**WRITTEN REQUEST**. Copy the data below exactly.

## begin DATA LISTING

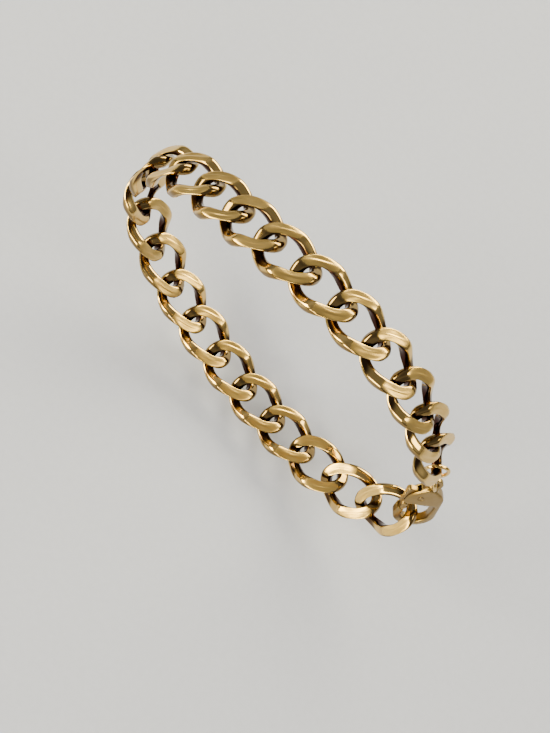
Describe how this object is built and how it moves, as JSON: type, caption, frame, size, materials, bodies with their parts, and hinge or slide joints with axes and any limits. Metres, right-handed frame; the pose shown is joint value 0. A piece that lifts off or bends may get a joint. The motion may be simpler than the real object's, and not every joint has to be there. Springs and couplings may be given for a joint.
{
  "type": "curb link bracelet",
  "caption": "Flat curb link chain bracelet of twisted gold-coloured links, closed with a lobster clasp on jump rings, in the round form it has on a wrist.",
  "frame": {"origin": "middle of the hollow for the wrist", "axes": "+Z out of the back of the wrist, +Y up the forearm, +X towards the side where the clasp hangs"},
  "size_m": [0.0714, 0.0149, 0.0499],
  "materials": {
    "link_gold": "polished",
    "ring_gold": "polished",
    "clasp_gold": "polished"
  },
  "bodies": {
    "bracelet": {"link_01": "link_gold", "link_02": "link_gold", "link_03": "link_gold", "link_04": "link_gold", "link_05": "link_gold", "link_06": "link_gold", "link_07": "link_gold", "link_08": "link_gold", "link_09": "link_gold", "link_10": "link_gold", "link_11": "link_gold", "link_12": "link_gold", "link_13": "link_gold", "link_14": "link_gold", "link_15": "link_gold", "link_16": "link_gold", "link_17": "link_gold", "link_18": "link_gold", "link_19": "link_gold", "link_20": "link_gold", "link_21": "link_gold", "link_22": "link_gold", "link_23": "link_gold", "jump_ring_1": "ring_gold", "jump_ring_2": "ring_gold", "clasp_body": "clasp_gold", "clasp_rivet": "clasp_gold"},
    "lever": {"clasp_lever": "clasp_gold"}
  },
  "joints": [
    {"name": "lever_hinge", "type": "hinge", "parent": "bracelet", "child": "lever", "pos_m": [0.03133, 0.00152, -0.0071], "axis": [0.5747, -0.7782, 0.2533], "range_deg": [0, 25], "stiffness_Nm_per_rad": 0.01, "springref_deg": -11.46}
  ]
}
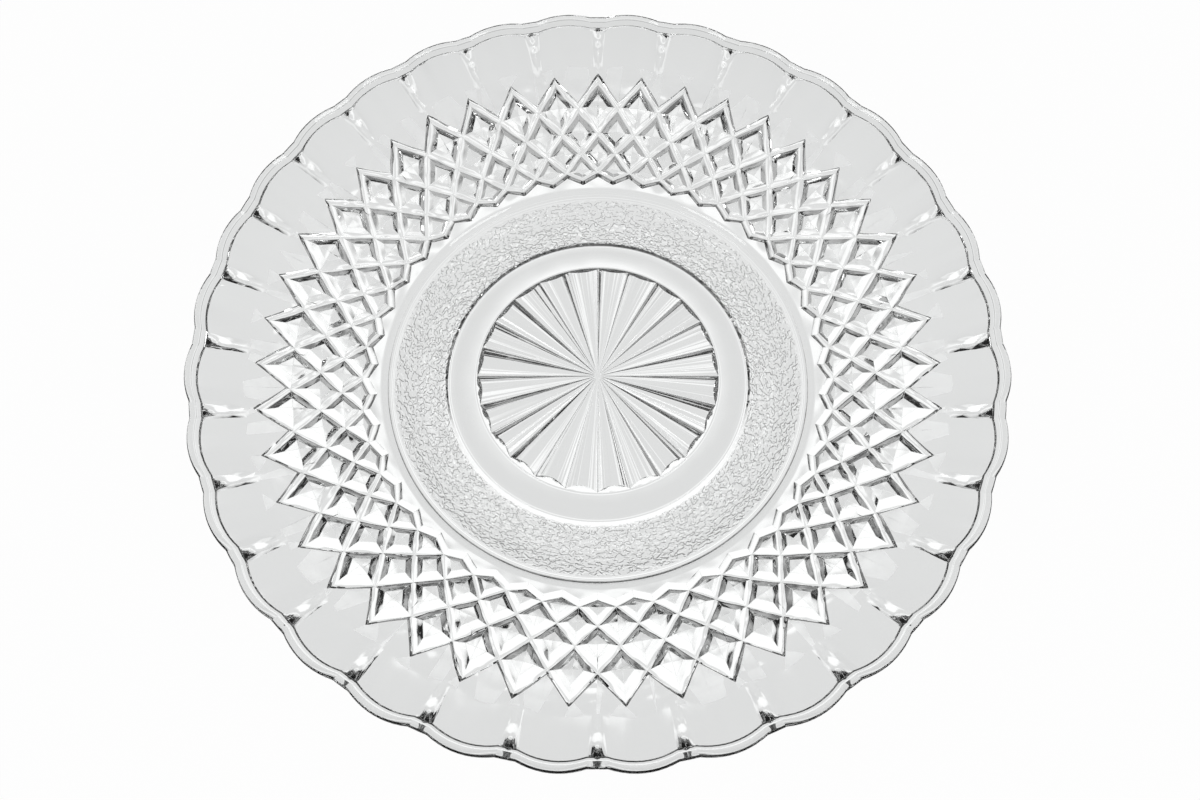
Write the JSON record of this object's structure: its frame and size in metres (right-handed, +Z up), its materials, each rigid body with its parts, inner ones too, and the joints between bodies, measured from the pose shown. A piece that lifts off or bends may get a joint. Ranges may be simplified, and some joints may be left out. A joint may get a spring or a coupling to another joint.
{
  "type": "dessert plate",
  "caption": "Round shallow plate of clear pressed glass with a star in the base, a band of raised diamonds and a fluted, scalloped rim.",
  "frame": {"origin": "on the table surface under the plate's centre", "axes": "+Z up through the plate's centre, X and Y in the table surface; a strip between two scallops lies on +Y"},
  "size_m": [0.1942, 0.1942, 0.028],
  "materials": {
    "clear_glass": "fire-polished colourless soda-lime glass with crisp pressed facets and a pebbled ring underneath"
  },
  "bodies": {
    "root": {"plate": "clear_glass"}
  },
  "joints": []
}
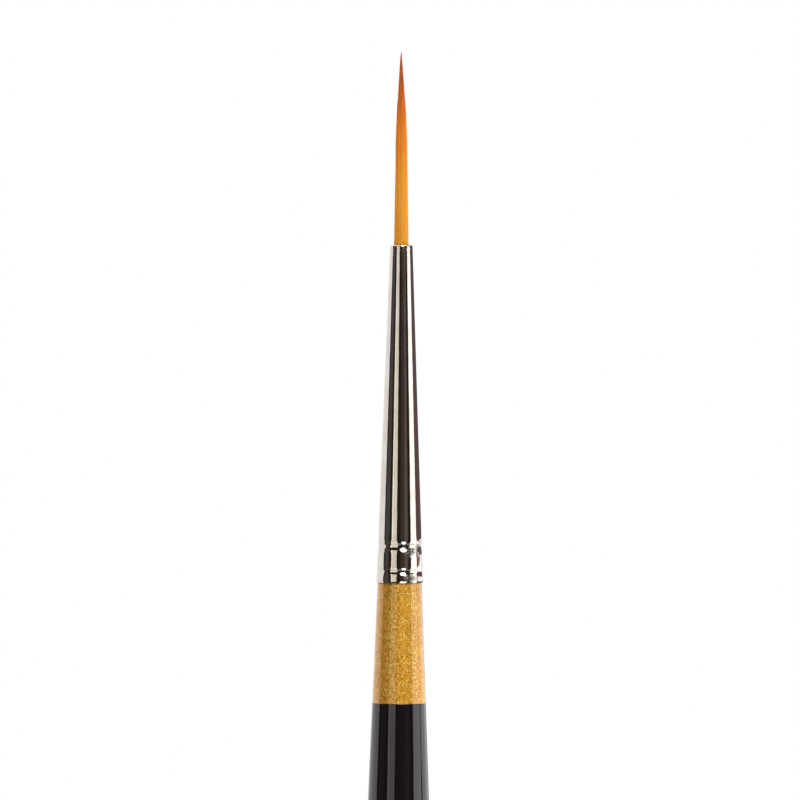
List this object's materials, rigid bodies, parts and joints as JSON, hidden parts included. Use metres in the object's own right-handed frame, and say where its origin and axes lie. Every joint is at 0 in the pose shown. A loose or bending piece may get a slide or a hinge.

## end DATA LISTING

**EXERCISE ANSWER**.
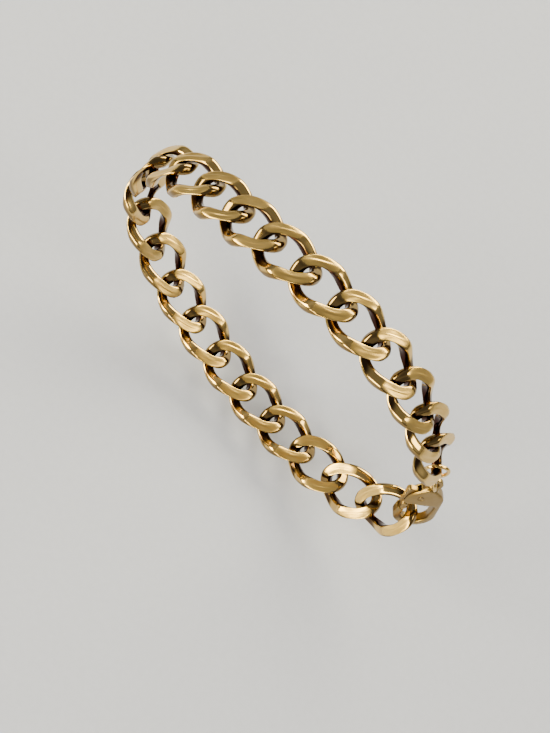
Describe how this object is built and how it moves, as JSON: type, caption, frame, size, materials, bodies with their parts, and hinge or slide joints with axes and any limits. Metres, right-handed frame; the pose shown is joint value 0. A piece that lifts off or bends may get a joint. The motion may be simpler than the real object's, and not every joint has to be there. Springs and couplings may be given for a joint.
{
  "type": "curb link bracelet",
  "caption": "Flat curb link chain bracelet of twisted gold-coloured links, closed with a lobster clasp on jump rings, in the round form it has on a wrist.",
  "frame": {"origin": "middle of the hollow for the wrist", "axes": "+Z out of the back of the wrist, +Y up the forearm, +X towards the side where the clasp hangs"},
  "size_m": [0.0714, 0.0149, 0.0499],
  "materials": {
    "link_gold": "polished",
    "ring_gold": "polished",
    "clasp_gold": "polished"
  },
  "bodies": {
    "bracelet": {"link_01": "link_gold", "link_02": "link_gold", "link_03": "link_gold", "link_04": "link_gold", "link_05": "link_gold", "link_06": "link_gold", "link_07": "link_gold", "link_08": "link_gold", "link_09": "link_gold", "link_10": "link_gold", "link_11": "link_gold", "link_12": "link_gold", "link_13": "link_gold", "link_14": "link_gold", "link_15": "link_gold", "link_16": "link_gold", "link_17": "link_gold", "link_18": "link_gold", "link_19": "link_gold", "link_20": "link_gold", "link_21": "link_gold", "link_22": "link_gold", "link_23": "link_gold", "jump_ring_1": "ring_gold", "jump_ring_2": "ring_gold", "clasp_body": "clasp_gold", "clasp_rivet": "clasp_gold"},
    "lever": {"clasp_lever": "clasp_gold"}
  },
  "joints": [
    {"name": "lever_hinge", "type": "hinge", "parent": "bracelet", "child": "lever", "pos_m": [0.03133, 0.00152, -0.0071], "axis": [0.5747, -0.7782, 0.2533], "range_deg": [0, 25], "stiffness_Nm_per_rad": 0.01, "springref_deg": -11.46}
  ]
}
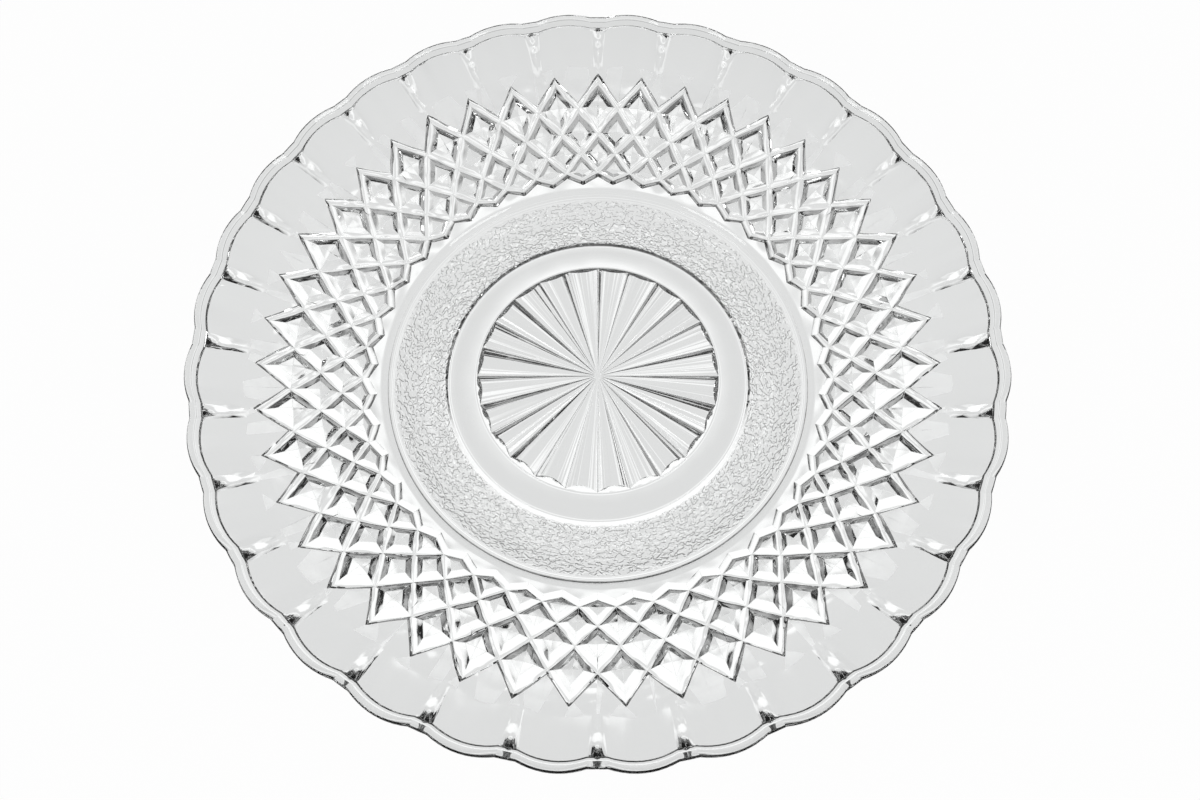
Write the JSON record of this object's structure: its frame and size in metres (right-handed, +Z up), its materials, each rigid body with its parts, inner ones too, and the joints between bodies, measured from the pose shown. A piece that lifts off or bends may get a joint. Ranges may be simplified, and some joints may be left out. A joint may get a spring or a coupling to another joint.
{
  "type": "dessert plate",
  "caption": "Round shallow plate of clear pressed glass with a star in the base, a band of raised diamonds and a fluted, scalloped rim.",
  "frame": {"origin": "on the table surface under the plate's centre", "axes": "+Z up through the plate's centre, X and Y in the table surface; a strip between two scallops lies on +Y"},
  "size_m": [0.1942, 0.1942, 0.028],
  "materials": {
    "clear_glass": "fire-polished colourless soda-lime glass with crisp pressed facets and a pebbled ring underneath"
  },
  "bodies": {
    "root": {"plate": "clear_glass"}
  },
  "joints": []
}
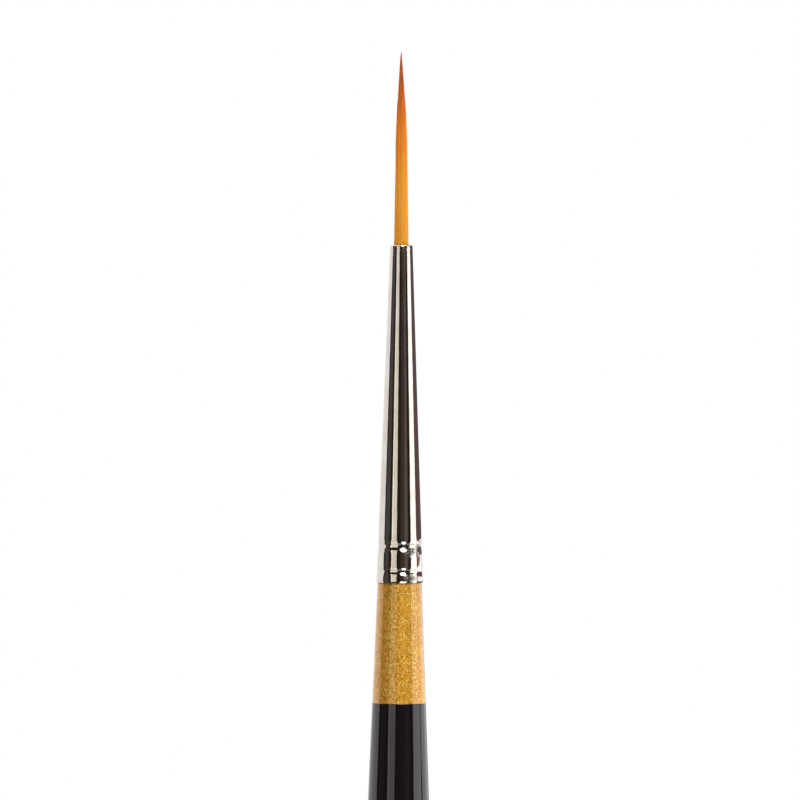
List this object's materials, rigid bodies, parts and joints as JSON, hidden parts included. Use metres in the object's own right-handed frame, and say where its origin and axes lie. Every joint is at 0 in the pose shown. A loose or bending piece may get a slide or a hinge.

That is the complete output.